Sunday, October 16, 2011

The Kitchen

Or, the land of surprises.

And not good surprises. No fresh apple pies or shiny new appliances. That wouldn't be very Biagi. No, these surprises are more of the Steven King variety.  

Including but not limited to: Freshly boiled(or boiling), skinned and bleached animal bones drying on the kitchen counter. Stiff, dead birds lining the windowsills. Dried out fish bodies on top of the microwave. Tarantulas. Maggots. Larva. Pet lobsters. Microscopes hovering over whatever insect caught dad's attention that day. Jars preserving animal parts or ones simply labeled "DO NOT DRINK". Liquid nitrogen tubs conserving fish sperm. You get the idea.

Whenever we kids visit home, the first time we walk into the kitchen we instinctually brace ourselves. After we meet the new pets(if we're lucky it will be a new fish, other times it will be one of the cozy creatures mentioned above), the real test of bravery comes in opening the fridge/freezer door.

 Bearer of nightmares

Now, since my mother hates to keep food in the house, food-wise the fridge is a wasteland of condiments. Unfortunately, it's not just food that's kept in our fridge.
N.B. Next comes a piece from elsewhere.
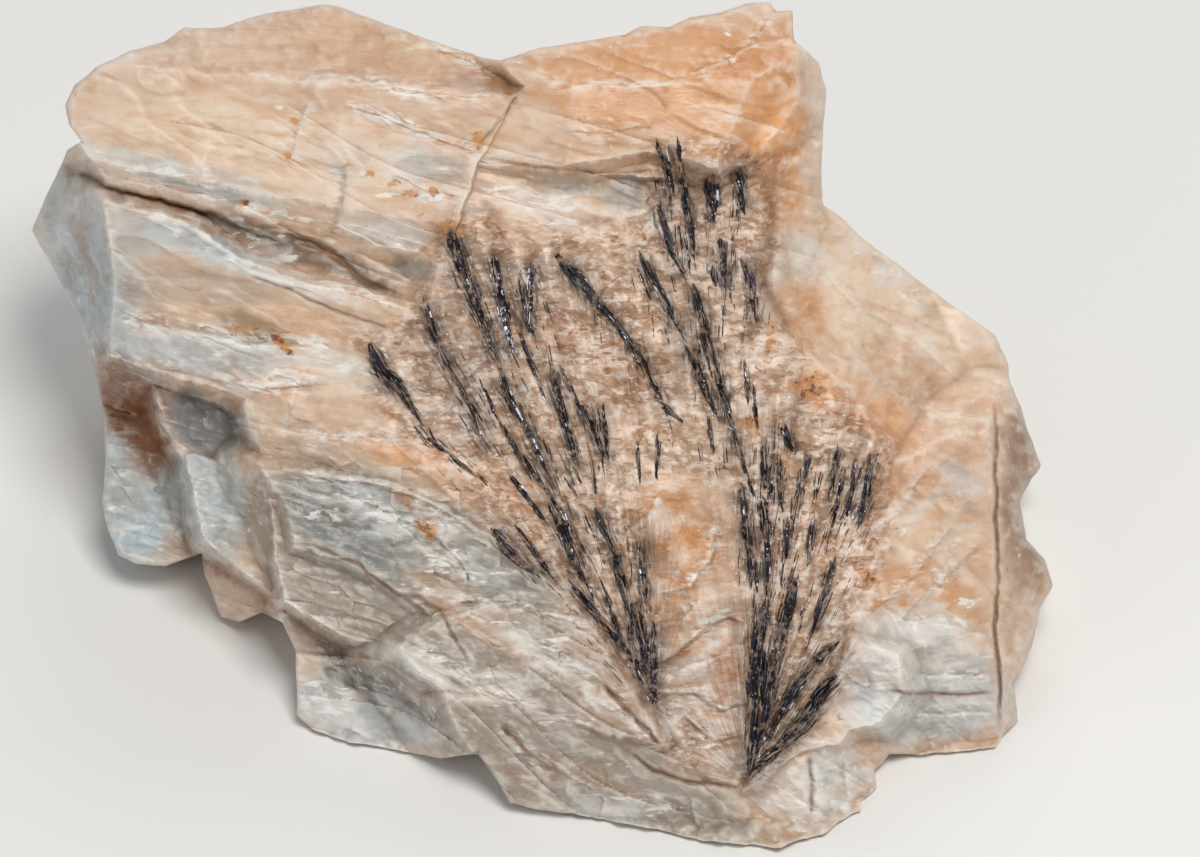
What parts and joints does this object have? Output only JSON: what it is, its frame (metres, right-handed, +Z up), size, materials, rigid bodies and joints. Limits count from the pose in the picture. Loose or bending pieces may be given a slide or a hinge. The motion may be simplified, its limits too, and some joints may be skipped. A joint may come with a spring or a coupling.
{
  "type": "kobeite specimen",
  "caption": "Mineral hand specimen: black kobeite needle crystals fanned in two sprays over the broken front face of a tan and white feldspar rock that rests on a flat broken base.",
  "frame": {"origin": "a point on the flat base, below the middle of the front face's drawing frame", "axes": "+X to the specimen's right as its crystal face is looked at, +Y to the back, +Z up; the crystal face looks towards -Y and leans back 40 degrees"},
  "size_m": [0.0542, 0.0422, 0.0307],
  "materials": {
    "feldspar": "broken feldspar, waxy to vitreous, orange-tan to grey-white",
    "kobeite": "black needles with a sub-metallic glint"
  },
  "bodies": {
    "root": {"feldspar_matrix": "feldspar", "right_spray_root": "kobeite", "left_spray_root": "kobeite", "right_spray_crystal_01": "kobeite", "right_spray_crystal_02": "kobeite", "right_spray_crystal_03": "kobeite", "right_spray_crystal_04": "kobeite", "right_spray_crystal_05": "kobeite", "right_spray_crystal_06": "kobeite", "right_spray_crystal_07": "kobeite", "right_spray_crystal_08": "kobeite", "right_spray_crystal_09": "kobeite", "right_spray_crystal_10": "kobeite", "right_spray_crystal_11": "kobeite", "right_spray_crystal_12": "kobeite", "left_spray_crystal_01": "kobeite", "left_spray_crystal_02": "kobeite", "left_spray_crystal_03": "kobeite", "left_spray_crystal_04": "kobeite", "left_spray_crystal_05": "kobeite", "left_spray_crystal_06": "kobeite", "left_spray_crystal_07": "kobeite", "left_spray_crystal_08": "kobeite", "left_spray_crystal_09": "kobeite", "left_spray_crystal_10": "kobeite", "left_spray_crystal_11": "kobeite", "left_spray_crystal_12": "kobeite", "left_spray_crystal_13": "kobeite", "upper_spray_crystal_01": "kobeite", "upper_spray_crystal_02": "kobeite", "upper_spray_crystal_03": "kobeite", "upper_spray_crystal_04": "kobeite", "upper_spray_crystal_05": "kobeite", "upper_spray_crystal_06": "kobeite", "upper_spray_crystal_07": "kobeite", "upper_spray_crystal_08": "kobeite", "upper_spray_crystal_09": "kobeite", "upper_spray_crystal_10": "kobeite"}
  },
  "joints": []
}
A Biagi fridge staple is the maggot filled ramekin. The theory is that dad will collect the larva(to feed to his fish) before they become flies and swarm the house. That's the theory. Only too often do we open the fridge and find a ramekin dish swarming with flies. A sight enough to kill even the biggest condiment appetite. At this point, we barely even register their existence and eat away.

Again, because of our mother's hatred for keeping fresh food in the house, mostly everything gets stuffed in the freezer. This means that if we want to eat anything beyond spoonfuls of mayo, we have to go freezer digging. 
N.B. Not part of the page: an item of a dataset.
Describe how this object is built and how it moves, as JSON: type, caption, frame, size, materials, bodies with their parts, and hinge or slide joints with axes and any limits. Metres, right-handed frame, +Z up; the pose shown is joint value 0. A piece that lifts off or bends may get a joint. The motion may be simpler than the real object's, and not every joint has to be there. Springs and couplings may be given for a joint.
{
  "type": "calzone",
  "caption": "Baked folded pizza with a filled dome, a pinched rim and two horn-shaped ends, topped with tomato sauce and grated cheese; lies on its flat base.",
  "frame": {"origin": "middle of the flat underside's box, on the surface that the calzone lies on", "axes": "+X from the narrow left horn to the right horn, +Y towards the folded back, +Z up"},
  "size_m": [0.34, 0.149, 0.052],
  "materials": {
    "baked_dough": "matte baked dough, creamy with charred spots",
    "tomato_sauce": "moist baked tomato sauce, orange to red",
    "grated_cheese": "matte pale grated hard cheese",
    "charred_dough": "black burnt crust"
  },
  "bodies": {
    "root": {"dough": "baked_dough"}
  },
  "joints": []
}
One time, as I prepared some pancakes, I asked my friend Baillie to get out the ice cream. Looking over my shoulder towards a strange noise, I saw her standing there, clutching a dripping, blood soaked bag. This bag, no doubt, contained some sort of roadkill my dad peeled off the street and stuffed in our freezer.

In fact, my dad so much loves to collect roadkill and stuff it in our freezer that we have several ice-cream tubs marked "Dead Stuff" laying around. Julian has been known to hide the roadkill on the streets near our house in bushes so my dad won't drag it home. And, if the roadkill is too large for our freezer, my dad will gift it to a friend because, hey, who doesn't like to arrive home and find a dead raccoon draped across their doorstep?
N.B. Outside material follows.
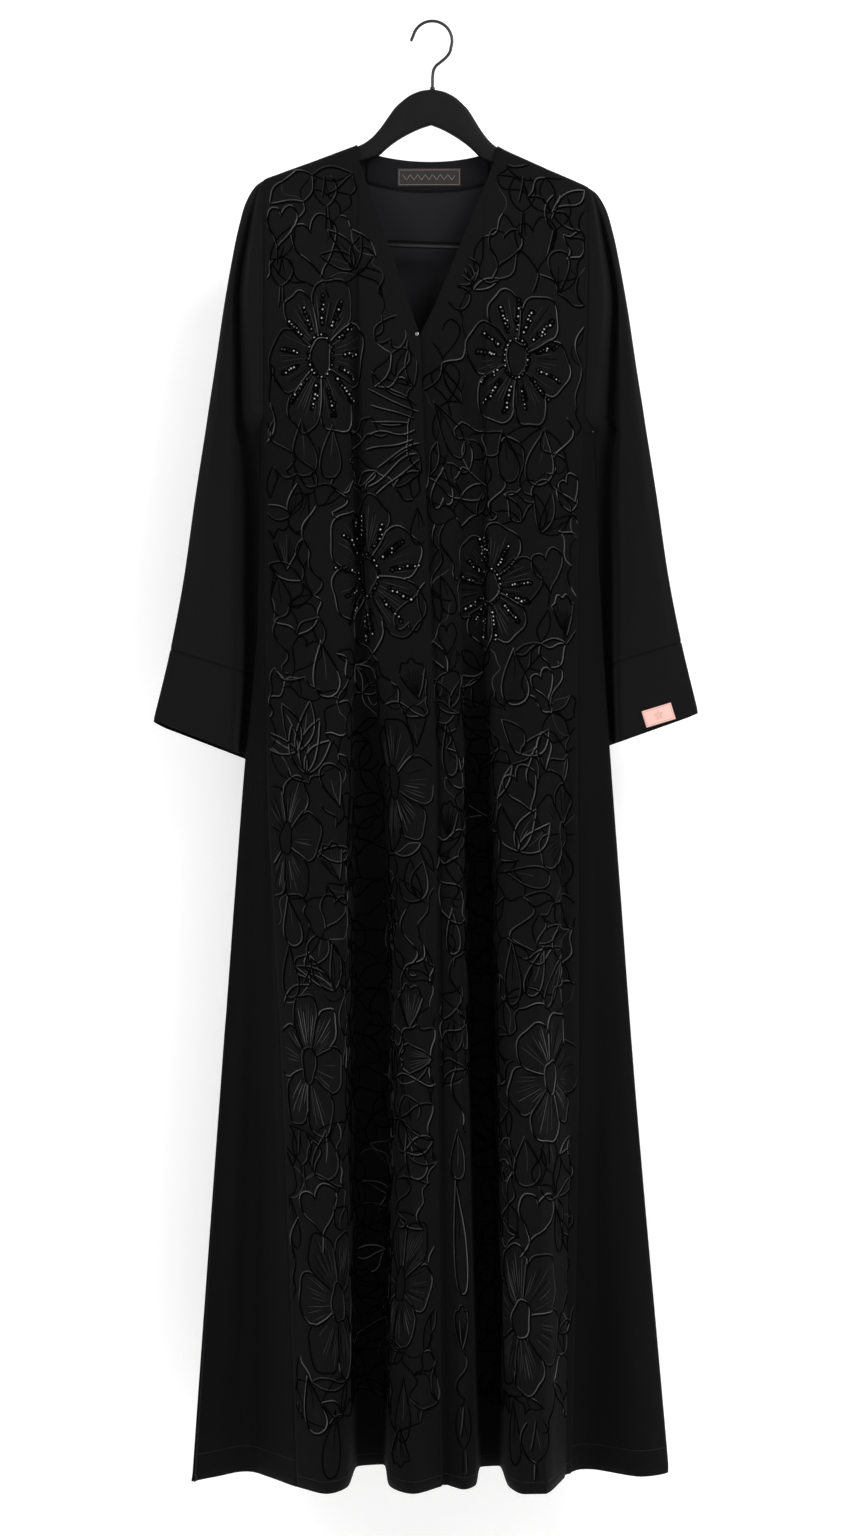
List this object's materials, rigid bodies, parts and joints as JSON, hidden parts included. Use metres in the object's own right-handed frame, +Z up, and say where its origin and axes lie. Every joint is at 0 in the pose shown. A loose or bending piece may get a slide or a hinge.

Our Kitchen of horrors is often the focus of many heated arguments between my parents.

One time I walked into the house to my father demanding to know why my mother "won't learn to be a supportive wife and help [him] build a damn freeze drier!". Her lack of excitement about his new way to harvest even more(!) animal carcasses clearly devastated him. Like that was part of her vows.

My brother just witnessed my mother being scolded for putting my father's worm collection on the deck, accidentally resulting in the worms' deaths. How could a decent person put worms, living creatures, out in the cold like that? As they probably had families and a mortgage.

With a Christmas visit scheduled, I can only imagine what new surprises await us in the Biagi kitchen. No doubt they'll odd, frightening, or just a basic health risk. I don't think it's a coincidence we all have amazing immune systems. But I guess that's just one of the many perks of being brought up Biagi.


  1. Hahaha, and that's just the more recent stuff! I still remember the freezer that he filled when we lived with Nana and Aunt Linda.

  2. Best post yet!!! Hahahahahah so awesome. Great stuff!